Go through the lines below. Copy those with "follow".

________________

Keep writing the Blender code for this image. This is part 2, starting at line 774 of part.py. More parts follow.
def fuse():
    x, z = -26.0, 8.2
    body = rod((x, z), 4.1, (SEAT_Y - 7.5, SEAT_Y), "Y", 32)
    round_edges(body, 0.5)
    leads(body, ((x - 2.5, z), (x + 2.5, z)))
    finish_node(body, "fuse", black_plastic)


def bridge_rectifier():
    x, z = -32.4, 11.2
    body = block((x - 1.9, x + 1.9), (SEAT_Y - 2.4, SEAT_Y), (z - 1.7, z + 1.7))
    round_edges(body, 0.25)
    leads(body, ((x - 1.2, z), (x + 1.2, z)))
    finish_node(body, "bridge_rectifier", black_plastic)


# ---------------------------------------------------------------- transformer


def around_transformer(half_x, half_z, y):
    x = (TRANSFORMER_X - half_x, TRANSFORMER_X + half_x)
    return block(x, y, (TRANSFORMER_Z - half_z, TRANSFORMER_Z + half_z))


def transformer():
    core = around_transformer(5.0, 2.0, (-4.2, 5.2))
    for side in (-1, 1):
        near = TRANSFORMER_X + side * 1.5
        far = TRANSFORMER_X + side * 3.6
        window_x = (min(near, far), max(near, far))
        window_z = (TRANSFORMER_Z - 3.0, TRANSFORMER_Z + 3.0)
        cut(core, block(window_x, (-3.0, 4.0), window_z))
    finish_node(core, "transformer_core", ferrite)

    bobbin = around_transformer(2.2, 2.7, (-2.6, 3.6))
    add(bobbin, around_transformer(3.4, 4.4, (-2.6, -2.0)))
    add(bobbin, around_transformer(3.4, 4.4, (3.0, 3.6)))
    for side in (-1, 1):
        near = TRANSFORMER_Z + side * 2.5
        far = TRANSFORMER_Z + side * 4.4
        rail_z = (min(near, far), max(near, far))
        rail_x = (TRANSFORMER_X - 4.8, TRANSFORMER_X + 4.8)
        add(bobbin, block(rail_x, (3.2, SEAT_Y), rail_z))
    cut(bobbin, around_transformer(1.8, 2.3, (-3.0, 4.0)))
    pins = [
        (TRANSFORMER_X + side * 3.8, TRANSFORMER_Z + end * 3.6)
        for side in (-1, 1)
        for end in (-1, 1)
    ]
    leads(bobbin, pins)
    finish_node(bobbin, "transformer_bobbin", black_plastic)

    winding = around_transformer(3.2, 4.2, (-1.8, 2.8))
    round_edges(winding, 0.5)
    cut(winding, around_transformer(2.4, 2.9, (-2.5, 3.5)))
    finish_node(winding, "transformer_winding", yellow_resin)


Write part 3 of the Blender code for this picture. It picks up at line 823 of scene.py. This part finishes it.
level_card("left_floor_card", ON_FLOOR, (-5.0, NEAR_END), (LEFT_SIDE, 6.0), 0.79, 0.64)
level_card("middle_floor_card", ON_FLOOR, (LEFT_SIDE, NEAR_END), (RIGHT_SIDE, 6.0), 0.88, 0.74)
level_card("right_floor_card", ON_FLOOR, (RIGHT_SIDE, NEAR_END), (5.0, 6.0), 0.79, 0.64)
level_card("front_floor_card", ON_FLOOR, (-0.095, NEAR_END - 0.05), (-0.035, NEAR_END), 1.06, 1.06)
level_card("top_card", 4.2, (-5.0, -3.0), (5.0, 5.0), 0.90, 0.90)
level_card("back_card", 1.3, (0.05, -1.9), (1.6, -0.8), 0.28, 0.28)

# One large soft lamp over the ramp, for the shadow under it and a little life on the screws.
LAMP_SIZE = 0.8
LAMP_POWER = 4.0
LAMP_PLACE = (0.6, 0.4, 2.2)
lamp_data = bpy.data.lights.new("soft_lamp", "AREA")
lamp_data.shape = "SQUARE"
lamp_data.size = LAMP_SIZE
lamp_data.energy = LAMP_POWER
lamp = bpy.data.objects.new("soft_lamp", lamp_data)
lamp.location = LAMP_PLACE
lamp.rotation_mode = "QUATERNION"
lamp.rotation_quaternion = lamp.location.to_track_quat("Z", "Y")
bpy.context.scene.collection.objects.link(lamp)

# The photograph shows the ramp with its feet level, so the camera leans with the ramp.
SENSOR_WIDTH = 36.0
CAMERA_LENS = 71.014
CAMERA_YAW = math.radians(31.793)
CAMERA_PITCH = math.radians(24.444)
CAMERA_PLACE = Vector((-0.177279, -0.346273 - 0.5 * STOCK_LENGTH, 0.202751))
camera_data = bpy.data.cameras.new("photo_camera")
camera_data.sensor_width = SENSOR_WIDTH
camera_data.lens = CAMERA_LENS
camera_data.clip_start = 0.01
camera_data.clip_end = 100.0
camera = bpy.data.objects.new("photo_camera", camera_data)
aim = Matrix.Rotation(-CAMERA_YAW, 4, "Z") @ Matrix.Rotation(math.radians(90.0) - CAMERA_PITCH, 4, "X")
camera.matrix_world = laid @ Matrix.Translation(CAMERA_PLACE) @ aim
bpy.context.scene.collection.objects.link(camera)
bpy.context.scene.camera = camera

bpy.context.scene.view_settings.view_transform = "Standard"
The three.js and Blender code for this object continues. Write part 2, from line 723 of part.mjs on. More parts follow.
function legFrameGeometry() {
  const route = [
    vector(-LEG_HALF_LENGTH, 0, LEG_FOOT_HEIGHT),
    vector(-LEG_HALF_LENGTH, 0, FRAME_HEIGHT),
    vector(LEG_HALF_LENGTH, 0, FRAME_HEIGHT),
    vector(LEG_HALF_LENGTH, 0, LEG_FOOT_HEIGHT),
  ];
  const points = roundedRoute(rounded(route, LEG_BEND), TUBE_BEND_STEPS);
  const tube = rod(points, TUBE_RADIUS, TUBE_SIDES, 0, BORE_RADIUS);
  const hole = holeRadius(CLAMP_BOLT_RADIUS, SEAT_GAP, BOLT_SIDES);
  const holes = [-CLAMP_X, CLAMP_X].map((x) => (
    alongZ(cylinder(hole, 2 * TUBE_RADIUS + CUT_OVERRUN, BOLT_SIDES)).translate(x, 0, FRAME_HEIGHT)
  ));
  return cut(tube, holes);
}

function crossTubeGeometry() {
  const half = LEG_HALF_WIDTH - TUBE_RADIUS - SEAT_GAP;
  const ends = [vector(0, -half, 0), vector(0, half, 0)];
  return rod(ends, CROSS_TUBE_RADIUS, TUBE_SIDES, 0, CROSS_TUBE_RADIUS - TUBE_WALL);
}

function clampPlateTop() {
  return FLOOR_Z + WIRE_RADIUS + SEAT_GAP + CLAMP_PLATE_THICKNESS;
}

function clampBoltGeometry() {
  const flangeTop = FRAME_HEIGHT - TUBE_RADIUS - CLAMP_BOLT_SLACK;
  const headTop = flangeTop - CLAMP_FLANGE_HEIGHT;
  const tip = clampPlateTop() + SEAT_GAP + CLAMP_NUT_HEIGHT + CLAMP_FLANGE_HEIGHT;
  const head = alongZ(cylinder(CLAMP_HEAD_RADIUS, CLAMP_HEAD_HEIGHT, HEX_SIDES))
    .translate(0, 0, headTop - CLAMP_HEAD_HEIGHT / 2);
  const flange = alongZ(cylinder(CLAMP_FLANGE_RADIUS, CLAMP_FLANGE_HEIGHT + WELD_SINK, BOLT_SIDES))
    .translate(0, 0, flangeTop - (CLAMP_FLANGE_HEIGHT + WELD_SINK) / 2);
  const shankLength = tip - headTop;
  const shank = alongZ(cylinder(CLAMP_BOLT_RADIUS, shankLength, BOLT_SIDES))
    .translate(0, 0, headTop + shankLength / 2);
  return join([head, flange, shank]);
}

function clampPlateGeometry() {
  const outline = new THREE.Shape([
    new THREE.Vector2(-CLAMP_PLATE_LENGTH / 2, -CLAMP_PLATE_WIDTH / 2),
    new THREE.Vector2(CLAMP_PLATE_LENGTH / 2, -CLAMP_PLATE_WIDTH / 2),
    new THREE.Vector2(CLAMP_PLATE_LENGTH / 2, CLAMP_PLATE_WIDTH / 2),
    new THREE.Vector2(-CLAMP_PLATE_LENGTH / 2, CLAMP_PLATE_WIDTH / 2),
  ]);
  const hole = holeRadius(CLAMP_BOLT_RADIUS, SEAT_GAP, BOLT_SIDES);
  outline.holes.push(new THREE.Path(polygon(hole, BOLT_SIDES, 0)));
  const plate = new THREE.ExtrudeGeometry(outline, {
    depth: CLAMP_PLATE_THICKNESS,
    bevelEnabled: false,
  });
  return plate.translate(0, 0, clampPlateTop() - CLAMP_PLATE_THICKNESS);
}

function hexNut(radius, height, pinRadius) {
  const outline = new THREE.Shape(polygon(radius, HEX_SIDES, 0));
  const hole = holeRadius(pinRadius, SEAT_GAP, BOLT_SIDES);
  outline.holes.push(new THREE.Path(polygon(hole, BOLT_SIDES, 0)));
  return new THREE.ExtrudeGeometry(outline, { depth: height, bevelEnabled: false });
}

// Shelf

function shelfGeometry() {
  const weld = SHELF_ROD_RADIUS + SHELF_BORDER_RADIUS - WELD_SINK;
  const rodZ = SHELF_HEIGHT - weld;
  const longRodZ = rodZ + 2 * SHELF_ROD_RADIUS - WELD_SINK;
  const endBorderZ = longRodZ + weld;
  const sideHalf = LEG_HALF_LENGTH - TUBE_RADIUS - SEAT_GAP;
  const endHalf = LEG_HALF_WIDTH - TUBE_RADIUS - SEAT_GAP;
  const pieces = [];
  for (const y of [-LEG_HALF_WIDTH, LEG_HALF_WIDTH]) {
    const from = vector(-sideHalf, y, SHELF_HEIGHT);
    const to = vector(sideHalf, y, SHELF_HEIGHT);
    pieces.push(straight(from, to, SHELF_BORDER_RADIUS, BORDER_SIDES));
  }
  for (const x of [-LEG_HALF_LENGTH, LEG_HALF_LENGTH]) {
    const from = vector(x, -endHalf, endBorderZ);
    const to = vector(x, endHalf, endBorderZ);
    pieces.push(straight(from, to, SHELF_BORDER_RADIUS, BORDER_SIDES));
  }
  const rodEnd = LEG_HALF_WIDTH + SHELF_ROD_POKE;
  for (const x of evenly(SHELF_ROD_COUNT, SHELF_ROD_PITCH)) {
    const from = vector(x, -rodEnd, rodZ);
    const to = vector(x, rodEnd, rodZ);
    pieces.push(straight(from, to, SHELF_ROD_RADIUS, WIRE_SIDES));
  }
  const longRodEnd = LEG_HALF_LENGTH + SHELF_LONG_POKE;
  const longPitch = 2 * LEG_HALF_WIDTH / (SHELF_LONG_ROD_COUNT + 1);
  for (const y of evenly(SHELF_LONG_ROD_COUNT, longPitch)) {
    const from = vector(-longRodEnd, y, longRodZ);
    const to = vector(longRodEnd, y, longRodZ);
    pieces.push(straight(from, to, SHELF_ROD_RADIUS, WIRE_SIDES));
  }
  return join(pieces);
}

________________

ANSWER TO THIS PROBLEM |
Keep writing the Blender code for this image. This is part 2, starting at line 774 of part.py. More parts follow.
The three.js and Blender code for this object continues. Write part 2, from line 723 of part.mjs on. More parts follow.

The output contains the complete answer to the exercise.